Frequently Asked Questions

How deep should a built-in nook seat be?

Build the seat platform 18 to 20 inches deep and 18 inches off the floor, the same proportions as a comfortable dining chair. That depth lets an adult sit with feet flat and back supported without a wall of pillows. Going past 20 inches forces you to add cushions just to reach the backrest, which wastes the very space you were trying to conserve in a small corner.

What is the best corner in a house for a nook?

The best corners are ones that are already underused and not on a main path. Bay windows, stair landings, closet bump-outs, and the dead end of a hallway top the list. Match the corner to a job that fits its traffic: a quiet bedroom corner suits reading, while a busy landing is better for a slim console than a place to sit and concentrate.

How do I light a reading nook?

Give the nook its own light source rather than relying on the room's overhead fixture. A plug-in swing-arm lamp mounted 15 to 20 inches above the seat puts a reading pool right where you need it. Use a 2700K bulb for warmth, put it on its own switch or smart plug, and the corner instantly reads as a destination instead of leftover space.
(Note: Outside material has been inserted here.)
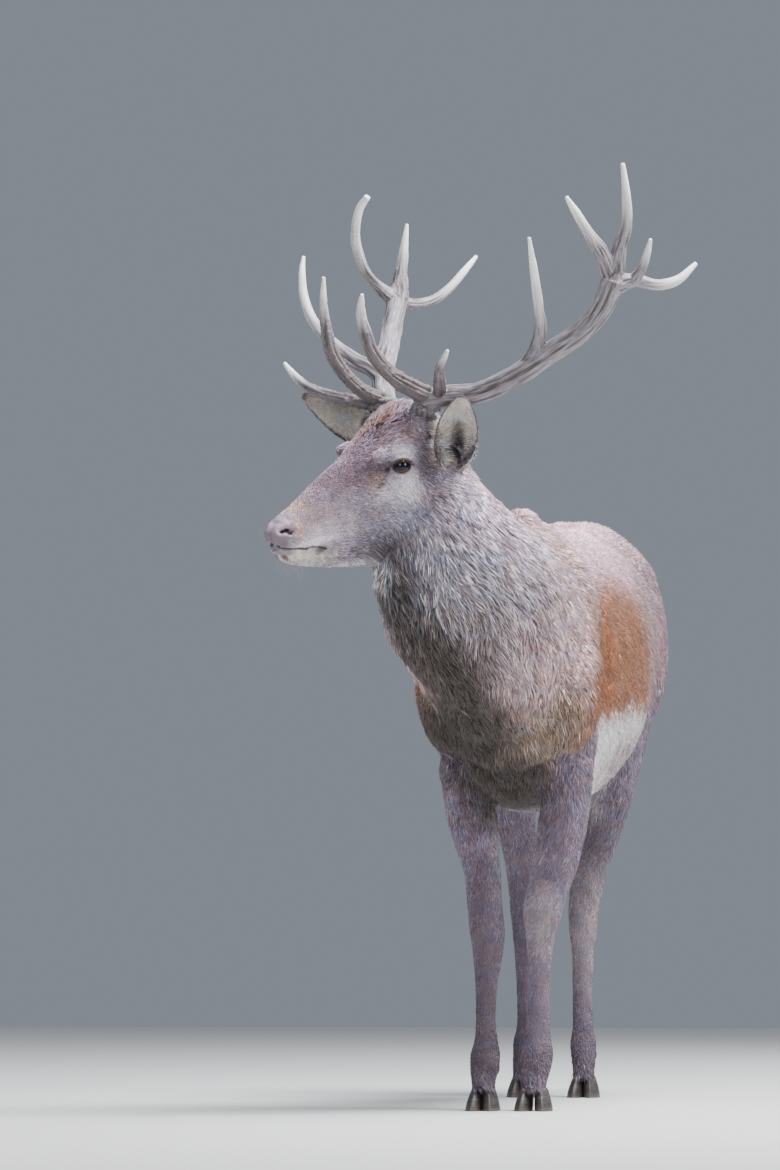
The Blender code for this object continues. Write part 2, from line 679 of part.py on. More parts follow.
def ear(side, sign):
    """A cupped leaf: rows of a curled strip from the root to the tip, given a wall."""
    root = from_head(*EARS[side]["root"])
    tip = from_head(*EARS[side]["tip"])
    along = (tip - root).normalized()
    facing = HEAD_AXES @ Vector(EARS[side]["facing"])
    facing = (facing - along * facing.dot(along)).normalized()
    across = along.cross(facing)
    length = (tip - root).length
    shape = bmesh.new()
    columns = 6
    rows = []
    for share, width, curl in EAR_OUTLINE:
        half_curl = math.radians(curl)
        radius = EAR_WIDTH / 2 * width / math.sin(min(half_curl, math.pi / 2))
        middle = root + along * (length * share) - facing * (EAR_BOW * math.sin(math.pi * share))
        row = []
        for step in range(columns + 1):
            angle = half_curl * (2 * step / columns - 1)
            offset = across * (radius * math.sin(angle)) + facing * (radius * (0.7 - math.cos(angle)))
            row.append(shape.verts.new(middle + offset))
        rows.append(row)
    for one, other in zip(rows, rows[1:]):
        for step in range(columns):
            shape.faces.new((one[step], one[step + 1], other[step + 1], other[step]))
    made = from_bmesh("ear_" + side, shape)
    wall = made.modifiers.new("wall", "SOLIDIFY")
    wall.thickness = EAR_WALL
    wall.offset = 0
    made.data.materials.append(material("ear", (0.33, 0.27, 0.23), 0.9))
    return applied(made)


def antler(side):
    """Burr, beam and tines as one horn."""
    tines = ANTLERS[side]
    pieces = [tine_form(f"{side}_{name}", points) for name, points in tines.items()]
    x, y, z, _ = tines["beam"][1]
    foot = Vector(tines["beam"][0][:3])
    heading = (Vector((x, y, z)) - foot).normalized()
    burr_middle = Vector((x, y, z)) - heading * 0.006
    pieces.append(
        ball(
            side + "_burr",
            burr_middle,
            (0.0315, 0.0315, 0.0105),
            axes=heading.to_track_quat("Z", "Y").to_matrix(),
        )
    )
    return united("antler_" + side, pieces, ANTLER_VOXEL, 2, ANTLER_TRIANGLES)


def split_antler(side, whole):
    """Thin flat cuts part the tines from the beam, a little way out from each fork."""
    tines = ANTLERS[side]
    for name, start in TINE_CUTS[side].items():
        rows = smooth_rows(tines[name], 6)
        travelled = np.concatenate([[0], np.cumsum(np.linalg.norm(np.diff(rows[:, :3], axis=0), axis=1))])
        beyond = rows[int(np.searchsorted(travelled, start)) :].copy()
        beyond[:, 3] += 0.006
        beyond = np.vstack([beyond, beyond[-1] + (beyond[-1] - beyond[-2]) * 4])
        beyond[-1, 3] = 0.008
        part_off(f"antler_{side}_{name}", whole, tine_form("cutter", beyond, smoothed=False))
    whole.name = f"antler_{side}_beam"


def hoof_claw(name, ground, toe_turn):
    """One claw of a cloven hoof: a pointed sole on the ground, narrowing up to the hair line."""
    shape = bmesh.new()
    made = []
    around = 10
    turned = Matrix.Translation(Vector(ground)) @ Matrix.Rotation(toe_turn, 4, "Z")
    for height, length, width, back in CLAW_RINGS:
        ring = []
        for step in range(around):
            angle = 2 * math.pi * (step + 0.5) / around
            toe = math.cos(angle)
            taper = 1 - 0.42 * max(toe, 0) ** 2
            place = turned @ Vector((width / 2 * math.sin(angle) * taper, back - length / 2 * toe, height))
            place.z -= HAIR_LINE_SLOPE * (place.y - ground[1]) * height / CLAW_RINGS[-1][0]
            ring.append(shape.verts.new(place))
        made.append(ring)
    for one, other in zip(made, made[1:]):
        for step in range(around):
            after = (step + 1) % around
            shape.faces.new((one[step], one[after], other[after], other[step]))
    shape.faces.new(made[0])
    shape.faces.new(made[-1])
    claw = from_bmesh(name, shape)
    claw.data.materials.append(material("hoof", (0.03, 0.027, 0.026), 0.45))
    return claw


def feet(leg, cannon):
    """Two claws under the leg, which ends flat upon them, and two dewclaws seated behind it."""
    (x, y, _), *_ = LEGS[leg][-1]
    (fetlock_x, fetlock_y, fetlock_z), *_ = LEGS[leg][-3]
    slope = Matrix.Rotation(-math.atan(HAIR_LINE_SLOPE), 3, "X")
    under = block((-0.2, -0.2, -0.2), (0.2, 0.2, 0), (x, y, CLAW_RINGS[-1][0] + GAP), slope)
    boolean(cannon, under, "DIFFERENCE")
    discard(under)
    for place, across in {"left": 1, "right": -1}.items():
        turn = math.radians(across * CLAW_TURN)
        hoof_claw(f"{leg}_claw_{place}", (x + across * CLAW_SPREAD[leg], y, 0), turn)
        middle = (fetlock_x + across * 0.0165, fetlock_y + 0.028, fetlock_z - 0.026)
        dewclaw = ball(f"{leg}_dewclaw_{place}", middle, (0.0085, 0.011, 0.015), (-25, 0, 0), fine=1)
        dewclaw.data.materials.append(material("hoof", (0.03, 0.027, 0.026), 0.45))
        seat(cannon, dewclaw)


def tail():
    slant = Vector((0, 0.7, 0.7))
    made = loft(
        "tail",
        [
            (Vector(middle) + slant * half_depth, Vector(middle) - slant * half_depth, half_width, 2.0, 2.0)
            for middle, half_width, half_depth in TAIL
        ],
        steps=1,
        around=10,
    )
    made.data.materials.append(material("coat", (0.30, 0.23, 0.19), 0.95))
    return made


def parted(body):
    """The body cut into head, neck, trunk and limbs."""
    tilt = Matrix((NECK_JOINT[1], (0, 1, 0), NECK_JOINT[2])).transposed()
    root = from_head(*NECK_JOINT[0])
    head = part_off("head", body, block((0, -0.4, -0.6), (0.7, 0.4, 0.6), root, HEAD_AXES @ tilt))
    low, high = Vector(CHEST_JOINT[0]), Vector(CHEST_JOINT[1])
    rising = (high - low).normalized()
    ahead = Vector((0, rising.z, -rising.y)) * -1
    lie = Matrix(((1, 0, 0), ahead, rising)).transposed()
    part_off("neck", body, block((-0.5, 0, -0.5), (0.5, 0.8, 1.0), low, lie))
    for leg, (outline, start, end, knee) in LEG_JOINTS.items():
        upper = part_off(leg + "_upper", body, slab(outline, start, end))
        cannon = part_off(leg + "_cannon", upper, block((-0.6, -1.0, -0.5), (0.6, 1.2, knee)))
        feet(leg, cannon)
    return head


def build():
    coat = material("coat", (0.30, 0.23, 0.19), 0.95)
    horn = material("antler", (0.52, 0.46, 0.42), 0.6)
    body = united("trunk", body_flesh(), BODY_VOXEL, 10, BODY_TRIANGLES, DETAIL)
    body.data.materials.append(coat)
    head = parted(body)
    seat(body, tail())
    for side, sign in SIDES.items():
        seat(head, eyeball(side, sign))
        horns = antler(side)
        horns.data.materials.append(horn)
        seat(head, horns)
        split_antler(side, horns)
        trim(ear(side, sign), head)
    settle()


def settle():
    """Sets the deer on the floor, with the middle of its outline's bounding box over the origin."""
    places = np.array([vertex.co for made in DEER.objects for vertex in made.data.vertices])
    low, high = places.min(0), places.max(0)
    shift = Matrix.Translation((-(low[0] + high[0]) / 2, -(low[1] + high[1]) / 2, -low[2]))
    for made in DEER.objects:
        made.data.transform(shift)
        made.data.update()


for leftover in list(bpy.data.objects):
    bpy.data.objects.remove(leftover)
DEER = bpy.data.collections.new("red_deer_stag")
bpy.context.scene.collection.children.link(DEER)
build()
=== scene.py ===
"""A life-size red deer stag, dressed: one skin under a coat of tufts, antlers, eyes and hooves.

The deer faces -Y and its left side is +X, in metres. Shapes are made in the maker's own frame, where the
middle of the withers stands over the origin's line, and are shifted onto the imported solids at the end.
"""
import math

import bmesh
import bpy
import numpy as np
from mathutils import Matrix, Vector


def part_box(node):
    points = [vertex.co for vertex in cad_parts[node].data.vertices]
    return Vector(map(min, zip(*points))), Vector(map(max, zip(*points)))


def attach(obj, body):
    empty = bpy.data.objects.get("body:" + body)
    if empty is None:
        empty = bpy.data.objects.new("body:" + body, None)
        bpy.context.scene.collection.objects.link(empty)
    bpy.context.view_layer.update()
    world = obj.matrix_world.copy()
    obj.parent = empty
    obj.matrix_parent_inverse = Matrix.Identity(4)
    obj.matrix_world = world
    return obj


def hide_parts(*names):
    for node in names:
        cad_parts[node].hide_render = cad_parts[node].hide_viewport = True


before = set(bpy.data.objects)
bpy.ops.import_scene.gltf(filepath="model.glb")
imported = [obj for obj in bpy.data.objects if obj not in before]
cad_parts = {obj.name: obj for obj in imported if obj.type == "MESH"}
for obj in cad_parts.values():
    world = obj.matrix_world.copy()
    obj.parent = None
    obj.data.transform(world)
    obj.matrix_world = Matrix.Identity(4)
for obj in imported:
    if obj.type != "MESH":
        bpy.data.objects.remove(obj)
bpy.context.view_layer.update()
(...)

Can I add a nook without a remodel?

Yes. Plenty of nooks need no construction at all. A deep chair, a floor lamp, and a small bookshelf make a reading corner anywhere. A bistro table and two chairs create a breakfast nook in a kitchen corner. A plug-in wall lamp and a cushion turn an existing window ledge into a seat. Save the built-ins for spots where you want hidden storage or a permanent footprint.